Stock Analysis & Ideas

Teladoc Health: Can Amazon, Walmart, Be Fought off?

I am neutral on Teladoc Health, Inc. (TDOC) due to its attractive growth potential being offset by its lofty valuation.

Teladoc aims to use data and technology to improve the overall healthcare experience. This includes providing virtual care and support for various acute and chronic health challenges, equipping clinicians with intuitive software and telehealth devices to facilitate collaboration, and enabling people to improve and better manage their health and chronic conditions.

Teladoc engages with clients from different areas of the overall healthcare ecosystem, which allows the company to produce optimal experiences and outcomes for its clients. (See TDOC stock charts on TipRanks)

Strengths (and Challenges)

Teladoc generates its value primarily by charging a fee against which it connects patients and healthcare professionals through its intuitive interface and large network. Teladoc hopes to continue its growth trajectory by leveraging its worldwide telemedicine network.

This, however, will not be easy, as Teladoc might have to fend off giants like Walmart (WMT) and Amazon (AMZN), who are already working their way into the telemedicine arena.

This threat is not helped by the fact that Teladoc has yet to generate profits, as its primary focus, for now, is to aggressively expand its network and improve service quality.

With increased competition, profitability might become an even tougher challenge – especially since Teladoc does not have the kind of financial capacity that the aforementioned global giants have.

Recent Results

During the second quarter of 2021, Teladoc generated revenue of $503 million, a 109% year-over-year improvement. It also observed over 3.5 million visits during the second quarter, a 28% increase over Q2 of 2020 (which coincided with the first wave of the COVID-19 pandemic).

Owing to aggressive investments, the company’s net loss continues to go up: from $25.7 million during the second quarter of 2020, to $133.8 million during the second quarter of 2021. This increase in net loss was also reflected in the net loss per basic and diluted share, which dropped down to ($0.86) during the second quarter of 2021, from ($0.34) this time last year.

Given the unpredictable trajectory of COVID-19, coupled with the indication of stiff competition, it will be hard to predict how Teladoc’s financials will perform in the coming few months.

Valuation Metrics

While it is growing rapidly, Teladoc’s stock is not cheap. While selling for 10x forward sales is not too high for a rapidly growing stock, the fact that Teladoc is running up significant GAAP losses makes the stock look quite expensive according to other metrics. It is trading at 70.6x forward EBITDA, and 79.5x forward free cash flow, while running up massive net losses.

The bright side is that growth is expected to remain strong in the coming years. Revenue is expected to soar by 84% in 2021, while 2022 revenue is expected to grow by 28.9%.

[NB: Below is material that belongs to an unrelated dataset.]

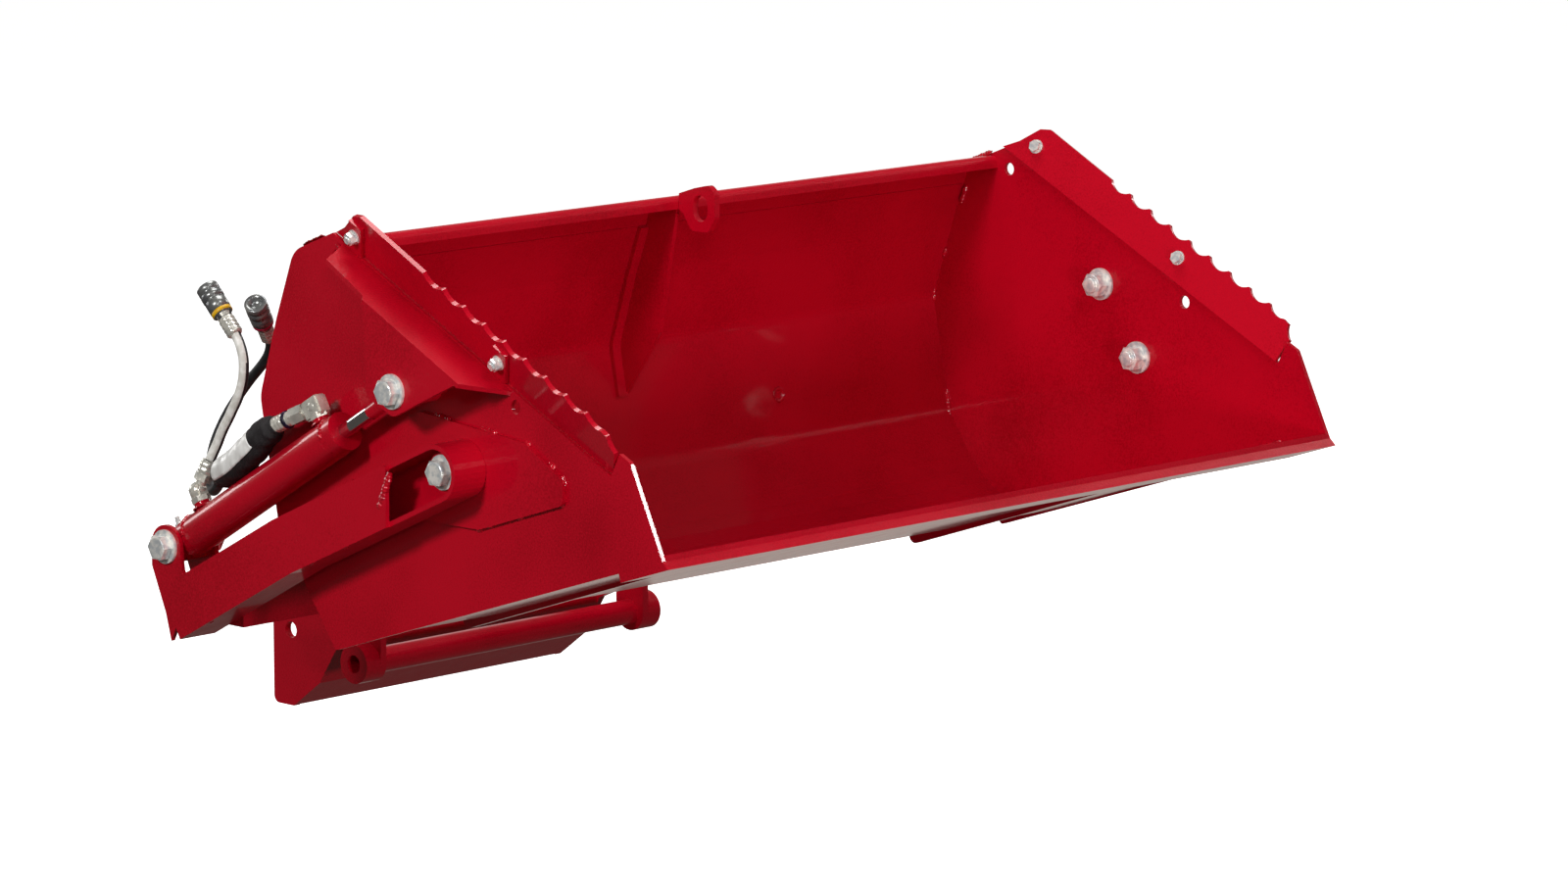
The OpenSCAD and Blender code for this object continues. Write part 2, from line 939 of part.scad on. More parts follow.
module rod_eye_right()
    color(red)
        on_cylinder()
            difference() {
                union() {
                    along(neck_at, eye_at - neck_at - rod_eye_bore / 2, rod_d + neck_d - rod_eye_w, neck_d);
                    translate([eye_at, 0, -rod_eye_w / 2])
                        cylinder(d = rod_eye_d, h = rod_eye_w);
                }
                translate([eye_at, 0, -rod_eye_w])
                    cylinder(d = rod_eye_bore, h = 2 * rod_eye_w);
            }

module rod_eye_left()
    other_side()
        rod_eye_right();

// Fittings

elbow_up = 47;
elbow_d = 15;
// The knee's ball takes in the whole crossing of the stem and the arm
knee_d = 22;
arm_d = 13.5;
port_hex_af = 22;
port_hex_t = 7;
nut_af = 20;
base_turn = [0, 17, 45];
rod_turn = [0, -6, 174];
arm_l = [13, 20];
nut_l = [9, 22];
ferrule_l = [18, 53];
ferrule_d = 19;

module elbow(i, turn) {
    translate([port_at[i], 0, 0])
        rotate([-90, 0, 0]) {
            translate([0, 0, port_top])
                cylinder(d = port_hex_af / cos(30), h = port_hex_t, $fn = 6);
            translate([0, 0, port_top + port_hex_t])
                cylinder(d = elbow_d, h = elbow_up - port_top - port_hex_t);
        }
    translate([port_at[i], elbow_up, 0]) {
        sphere(d = knee_d);
        rotate([0, 0, turn[2]])
            rotate([0, turn[1], 0]) {
                along(0, arm_l[i], arm_d);
                translate([arm_l[i], 0, 0])
                    rotate([0, 90, 0])
                        cylinder(d = nut_af / cos(30), h = nut_l[i], $fn = 6);
            }
    }
}

module crimp(i, turn)
    translate([port_at[i], elbow_up, 0])
        rotate([0, 0, turn[2]])
            rotate([0, turn[1], 0])
                along(arm_l[i] + nut_l[i], ferrule_l[i], ferrule_d);

module base_elbow_right()
    color(zinc)
        on_cylinder()
            elbow(0, base_turn);

module base_elbow_left()
    color(zinc)
        other_side()
            on_cylinder()
                elbow(0, base_turn);

module rod_elbow_right()
    color(zinc)
        on_cylinder()
            elbow(1, rod_turn);

module rod_elbow_left()
    color(zinc)
        other_side()
            on_cylinder()
                elbow(1, rod_turn);

// Routes of the two hoses, from the cylinder's ferrule to the coupler's ferrule
base_route = [
    [-630, -291, 309], [-627, -295, 320], [-625, -300, 331], [-625, -306, 342], [-625, -313, 353], [-625, -321, 364],
    [-625, -329, 376], [-625, -337, 388], [-625, -344, 401], [-625, -349, 415], [-625, -351, 430], [-625, -350, 444],
    [-625, -345, 458], [-625, -337, 470], [-625, -327, 480]
];
rod_route = [
    [-652, -415, 361], [-651, -397, 350], [-649, -377, 337], [-646, -357, 322], [-641, -338, 307], [-634, -319, 292],
    [-625, -301, 279], [-614, -282, 269], [-601, -262, 263], [-587, -241, 262], [-573, -222, 266], [-559, -206, 276],
    [-546, -195, 291], [-535, -190, 309], [-526, -192, 328], [-520, -199, 346], [-516, -210, 363], [-515, -224, 379],
    [-516, -240, 394], [-519, -257, 407], [-524, -274, 419], [-531, -290, 431], [-540, -304, 443], [-550, -314, 454],
    [-560, -320, 465]
];
hose_d = 13;
sleeve_d = 21;
hose_sides = 10;
// Route points that the protective sleeve covers
sleeve_first = 0;
sleeve_last = 5;
coupler_l = 44;
coupler_d = 25;

function middle(a, b) = (a + b) / 2;
function heading(path, i) = unit(path[min(i + 1, len(path) - 1)] - path[max(i - 1, 0)]);

// Rings of a tube round the path, each square to it, with one diameter for each point
function tube_points(path, widths) = [
    for (i = [0:len(path) - 1])
        let(
            t = heading(path, i),
            side = unit(cross(t, [0.6, 0, 0.8])),
            up = cross(side, t)
        )
        for (k = [0:hose_sides - 1])
            path[i] + widths[i] / 2 * (side * cos(360 * k / hose_sides) + up * sin(360 * k / hose_sides))
];

module tube(path, widths) {
    n = hose_sides;
    last = len(path) - 1;
    polyhedron(
        tube_points(path, widths),
        concat(
            [[for (k = [0:n - 1]) k]],
            [for (i = [0:last - 1]) for (k = [0:n - 1])
                for (face = [
                    [i * n + k, (i + 1) * n + k, (i + 1) * n + (k + 1) % n],
                    [i * n + k, (i + 1) * n + (k + 1) % n, i * n + (k + 1) % n]
                ]) face],
            [[for (k = [n - 1:-1:0]) last * n + k]]
        )
    );
}

module base_hose()
    color(black)
        tube(base_route, [for (p = base_route) hose_d]);

module rod_hose()
    color(black)
        tube(rod_route, [for (i = [0:len(rod_route) - 1]) i >= sleeve_first && i <= sleeve_last ? sleeve_d : hose_d]);

module hose_ferrules()
    color(steel) {
        on_cylinder() {
            crimp(0, base_turn);
            crimp(1, rod_turn);
        }
        for (route = [base_route, rod_route])
            at_end(route)
                cylinder(d = ferrule_d, h = ferrule_d + over);
    }

module at_end(route) {
    last = len(route) - 1;
    way = unit(route[last] - route[last - 1]);
    translate(route[last])
        rotate([0, acos(way[2]), atan2(way[1], way[0])])
            children();
}

module hose_couplers()
    color(steel)
        for (route = [base_route, rod_route])
            at_end(route)
                translate([0, 0, ferrule_d + over]) {
                    cylinder(d = nut_af / cos(30), h = coupler_l / 4, $fn = 6);
                    translate([0, 0, coupler_l / 4])
                        cylinder(d = coupler_d, h = coupler_l * 3 / 4);
                }

nipple_d = 8;
nipple_l = 14;

module grease_nipple_right()
    color(steel)
        side_plane(cyl_z)
            translate(base_pin)
                rotate([0, 0, cyl_angle + 85])
                    translate([base_eye_d / 2, 0, 0])
                        rotate([0, 90, 0])
                            cylinder(d = nipple_d, h = nipple_l);

module grease_nipple_left()
    other_side()
        grease_nipple_right();

bucket_shell();
side_plate_right();
side_plate_left();
top_rail();
tie_down_eye();
centre_gusset();
cutting_edge();
wear_runners();
serrated_edge_right();
serrated_edge_left();
edge_bolts();
edge_nuts();
doubler_right();
doubler_left();
cylinder_bracket_right();
cylinder_bracket_left();
rod_pin_spacers();
rod_pin_bolts();
rod_pin_nuts();
arm_right();
arm_left();
arm_cover_right();
arm_cover_left();
ear_plates();
cross_member();
pivot_bosses();
pivot_bolts();
pivot_nuts();
base_pin_bolts();
base_pin_nuts();
hitch_plate_right();
hitch_plate_left();
hitch_face();
hitch_tube();
tube_collars();
barrel_right();
barrel_left();
base_eye_right();
base_eye_left();
gland_right();
gland_left();
piston_right();
piston_left();
rod_right();
rod_left();
rod_eye_right();
rod_eye_left();
base_elbow_right();
base_elbow_left();
rod_elbow_right();
rod_elbow_left();
hose_ferrules();
base_hose();
rod_hose();
hose_couplers();
grease_nipple_right();
grease_nipple_left();
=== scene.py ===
import json
import math

import bmesh
import bpy
from mathutils import Matrix, Vector


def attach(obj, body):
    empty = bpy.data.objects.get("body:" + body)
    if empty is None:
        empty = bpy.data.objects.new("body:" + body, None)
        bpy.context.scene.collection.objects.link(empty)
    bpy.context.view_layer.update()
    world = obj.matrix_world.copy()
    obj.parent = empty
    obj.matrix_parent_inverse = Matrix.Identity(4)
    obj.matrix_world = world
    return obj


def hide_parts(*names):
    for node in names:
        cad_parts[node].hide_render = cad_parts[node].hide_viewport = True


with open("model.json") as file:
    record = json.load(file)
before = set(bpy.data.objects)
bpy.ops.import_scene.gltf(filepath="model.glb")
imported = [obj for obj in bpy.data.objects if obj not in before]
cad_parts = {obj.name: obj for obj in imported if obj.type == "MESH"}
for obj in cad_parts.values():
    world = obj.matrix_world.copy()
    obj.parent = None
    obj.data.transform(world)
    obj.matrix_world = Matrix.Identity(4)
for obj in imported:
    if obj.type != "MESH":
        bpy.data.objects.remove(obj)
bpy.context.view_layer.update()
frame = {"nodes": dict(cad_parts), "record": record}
scene = bpy.context.scene

# Camera
# A long lens from the bucket's front right corner, as the photograph was taken.
EYE = (-5.6722, -6.1690, 1.6178)
EYE_RIGHT = (0.69602, -0.71802, 0.0)
EYE_UP = (0.11801, 0.11440, 0.98640)
EYE_BACK = (-0.70825, -0.68655, 0.16436)
camera = bpy.data.objects.new("camera", bpy.data.cameras.new("camera"))
scene.collection.objects.link(camera)
camera.data.lens = 144.9
camera.data.sensor_width = 36
camera.data.clip_end = 100
turn = Matrix((EYE_RIGHT, EYE_UP, EYE_BACK)).transposed()
camera.matrix_world = Matrix.Translation(EYE) @ turn.to_4x4()
scene.camera = camera


# Helpers
def linear(text):
    parts = [int(text[i:i + 2], 16) / 255 for i in (1, 3, 5)]
    return [c / 12.92 if c <= 0.04045 else ((c + 0.055) / 1.055) ** 2.4 for c in parts] + [1.0]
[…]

Net income margins are also improving rapidly, rising from negative 44.3% in 2020, to negative 22.9% this year, to negative 7.4% in 2022.

Wall Street’s Take

From Wall Street analysts, Teladoc earns a Moderate Buy rating consensus, based on 12 Buy ratings, eight Hold ratings, and zero Sell ratings in the past three months. Additionally, the average TDOC price target of $201.79 puts the upside potential at 41.3%.

Summary and Conclusions

Teladoc is growing rapidly, and has an enormous growth runway given the potential for technology to disrupt the healthcare sector.

Overall, the stock is not cheap, but is not outlandishly expensive either.

Disclosure: On the date of publication, Samuel Smith had no position in any of the companies discussed in this article.